Phosphoric acid doped polybenzimidazole (PBI) and PBI composite membranes have been prepared in the present work. The PBI composites contain inorganic proton conductors including zirconium phosphate (ZrP), (Zr(HPO 4) 2· nH 2O), phosphotungstic acid (PWA), (H 3PW 12O 40· nH 2O) and silicotungstic acid (SiWA), (H 4SiW 12O 40· nH 2O). The conductivity of phosphoric acid doped PBI and PBI composite membranes was found to be dependent on the acid doping level, relative humidity (RH) and temperature.
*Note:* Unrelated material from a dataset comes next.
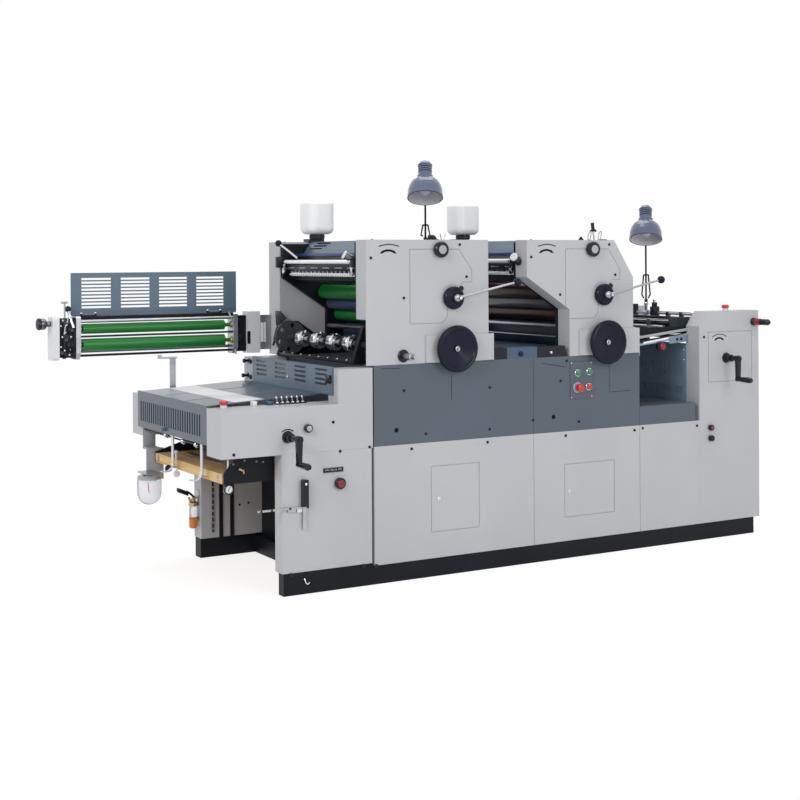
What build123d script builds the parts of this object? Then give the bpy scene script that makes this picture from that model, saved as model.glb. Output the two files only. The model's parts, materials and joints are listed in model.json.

A conductivity of 6.8×10 −2 S cm −1 was observed for PBI membranes with a H 3PO 4 doping level of 5.6 (mole number of H 3PO 4 per repeat unit of PBI) at 200 °C and 5% RH. A higher conductivity of 9.6×10 −2 S cm −1 was obtained by composite of 15 wt.% of ZrP in a PBI membrane under the same conditions. Homogeneous membranes with good mechanical strength were prepared by introducing PWA (20–30 wt.%) and SiWA (20–30 wt.%) into PBI, and their conductivity were found to be higher than or comparable with that of the PBI membrane at temperatures up to 110 °C.